Within these contained verses we find additional structure in the fact that the first four (vv. 3-6) beatitudes are alliterated (πτωχοὶ, πενθοῦντες, πραεῖς, πεινῶντες). One commentator attempts to recapture the effect by rendering these fore blessed people as the poor in spirit, the plaintive, the powerless, and those who pine for righteousness.[11] The point seems to be that Jesus deliberately grouped these four together, thus making a division of two halves within the beatitudes. But what is the purpose of this division?


By examining the second half (vv. 7-10) it becomes clear that Jesus addresses those who interact with others. One cannot be considered merciful (v. 7) unless one has another individual upon whom he shows mercy. The same is true of those who are considered peacemakers (v. 9) and those who have been persecuted (v. 10). This second half appears to focus on the horizontal relationships between people. If this is true, then it appears that the first half focuses on the vertical relationship between man and God. This observation echoes the preamble of the Mosaic Law, the Ten Commandments, which follows this precise structure: vertical relationship between man and God (commandments 1-4), horizontal relationships between people (commandments 6-10). Just as the Ten Commandments summarized and focused Israel’s attention on the law and their relationship with Yhwh, so the beatitudes perform the same duty in a similar fashion for those who would follow Jesus. Here the new Moses introduces a new Law. Yet, there is something very different about this law.
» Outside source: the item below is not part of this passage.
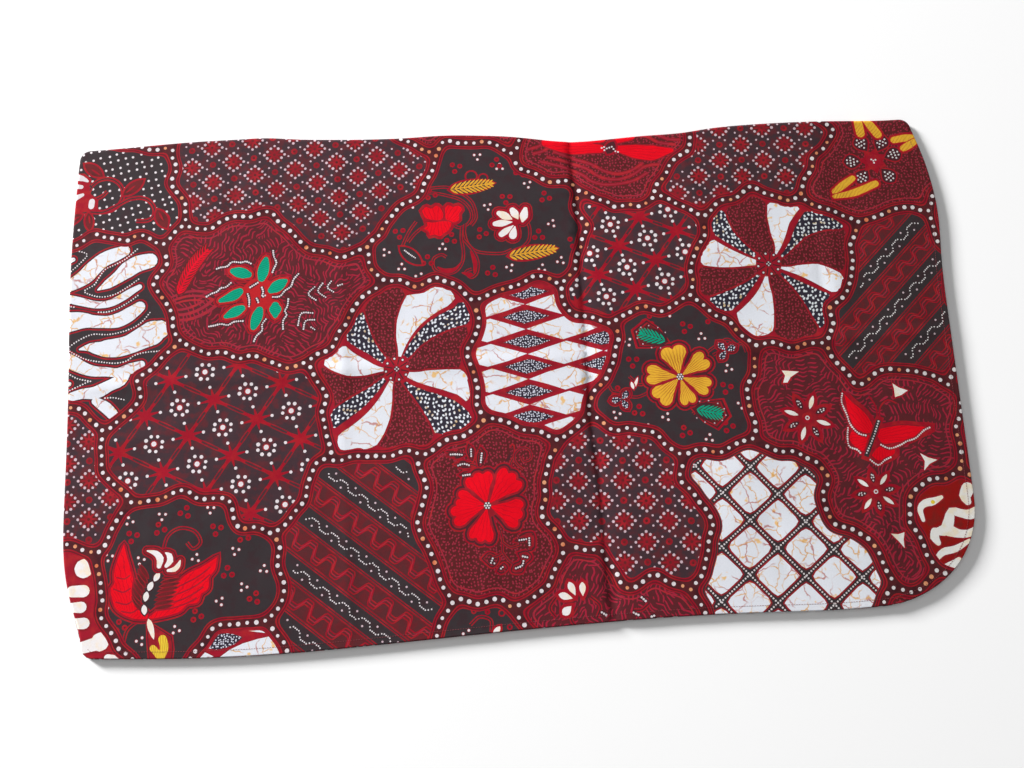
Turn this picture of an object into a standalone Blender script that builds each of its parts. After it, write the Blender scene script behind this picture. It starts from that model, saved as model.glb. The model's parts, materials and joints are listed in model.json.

While both the SM and the Mosaic Law are filled with commands and prohibitions, their perspective preambles are very different. The law Moses received on Sinai (Ex. 20-23) contains 4 explicit imperatives and over 180 explicit prohibitions. The SM, while containing much fewer, still produces 50 imperatives which remains to be a high number of commands in only three chapters. The difference is in the preambles. The Ten Commandments contains one imperative and 13 prohibitions. The Beatitudes contain none. While the sermon in its entirety contains over 50 explicit commands, not one of them is found in the sermon’s introduction. Instead, Jesus congratulates those who follow Him. This is very insightful. Much like the blessed man in Psalm 119 is congratulated because he seeks Yhwh and not the blessing (Ps. 119:2), so Jesus congratulates those who follow Him, His disciples (5:1). Blessing is not obtained by obeying the commands that follow. Blessing is obtained by following Jesus alone. But if one follows Jesus alone, then there is an expectation of a changed life that obeys Him. The fact that Jesus begins His sermon with these beatitudes ensures that we do not mistake these blessings as a proverbial carrot on a stick that motivates us to behave well. These are statements of a believer’s security as a kingdom citizen under the authority of the King. Therefore, follow the King alone.

[1] The remaining 5 occurrences refer to either the prohibition of the people coming up to Sinai (Ex. 19:3), or the 12 spies/all of Israel going up to the hill country on various occasions (Num. 13:17; Deut. 1:24, 41, 43). [2] R. C. H. Lenski, The Interpretation of St. Matthew’s Gospel (Minneapolis, MN: Augsburg Publishing House, 1961), p. 183. [3] John Nolland, The Gospel of Matthew, The New International Greek Testament Commentary (Grand Rapids, MI: Eerdmans Publishing Company, 2005), p. 191-2. [4] Leon Morris, The Gospel According to Matthew, The Pillar New Testament Commentary (Grand Rapids, MI: Eerdmans Publishing Company, 1992), p. 94. [5] Charles Quarles, Sermon on the Mount: Restoring Christ’s Message to the Modern Church, NAC Studies in Bible & Theology 11 (Nashville, TN: B&H Academic, 2011), p. 36-8. [6] Nolland, p. 193. [7] Lenski, p. 183. [8] Archibald Robertson, Matthew and Mark, vol. I, VI vols., Word Pictures in the New Testament (Nashville, TN: Broadman Press, 1930), p. 39-40. [9] David Garland, Reading Matthew: A Literary and Theological Commentary on the First Gospel (New York, NY: The Crossroad Publishing Company, 1993), p. 52-4. [10] The reader should notice that Jesus changes from the third person to the second person between vv. 10&11. Also, the structure of these short, terse statements changes to longer detailed explanations. For these reasons, it is best to understand 5:11-12 as an explanation of, rather than a part of the beatitudes. [11] Garland, p. 54.